[start of Provided material]

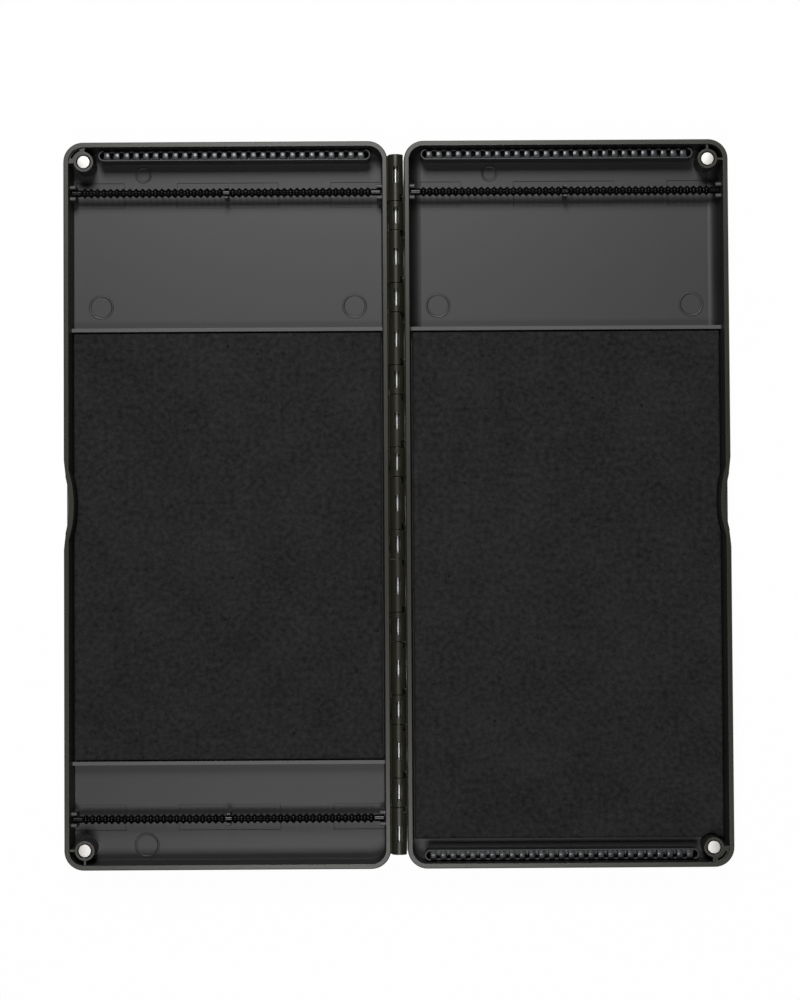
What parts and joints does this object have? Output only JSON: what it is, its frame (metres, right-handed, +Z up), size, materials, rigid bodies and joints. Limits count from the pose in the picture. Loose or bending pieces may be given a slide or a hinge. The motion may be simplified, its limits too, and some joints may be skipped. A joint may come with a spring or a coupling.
{
  "type": "fishing rig box",
  "caption": "Hinged fishing rig box with two shallow trays that fold shut, foam boards, ribbed hook rails, line combs and corner magnets.",
  "frame": {"origin": "middle of the footprint at the base, with the box open flat on a surface", "axes": "+Y along the hinge towards the comb ends that both trays have, +X across to the right tray, +Z up out of the trays"},
  "size_m": [0.339, 0.37, 0.0224],
  "materials": {
    "shell_plastic": "satin moulded, fine grain",
    "foam": "closed-cell foam, matt",
    "adhesive": "thin sheet",
    "rail_plastic": "glossy black",
    "comb_plastic": "glossy dark grey",
    "magnet_nickel": "nickel plated",
    "pin_steel": "drawn steel"
  },
  "bodies": {
    "left_tray": {"left_shell": "shell_plastic", "left_foam_board": "foam", "left_foam_adhesive": "adhesive", "left_top_hook_rail": "rail_plastic", "left_bottom_hook_rail": "rail_plastic", "left_top_comb_strip": "comb_plastic", "left_top_magnet": "magnet_nickel", "left_bottom_magnet": "magnet_nickel", "hinge_pin": "pin_steel"},
    "right_tray": {"right_shell": "shell_plastic", "right_foam_board": "foam", "right_foam_adhesive": "adhesive", "right_top_hook_rail": "rail_plastic", "right_top_comb_strip": "comb_plastic", "right_bottom_comb_strip": "comb_plastic", "right_top_magnet": "magnet_nickel", "right_bottom_magnet": "magnet_nickel"}
  },
  "joints": [
    {"name": "hinge", "type": "hinge", "parent": "left_tray", "child": "right_tray", "pos_m": [0, 0, 0.01865], "axis": [0, -1, 0], "range_deg": [0, 180]}
  ]
}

[end of Provided material]

### Stated goal
Identify the lines that hold the word "bodies". Copy every one of them.

### Written answer
What parts and joints does this object have? Output only JSON: what it is, its frame (metres, right-handed, +Z up), size, materials, rigid bodies and joints. Limits count from the pose in the picture. Loose or bending pieces may be given a slide or a hinge. The motion may be simplified, its limits too, and some joints may be skipped. A joint may come with a spring or a coupling.
  "bodies": {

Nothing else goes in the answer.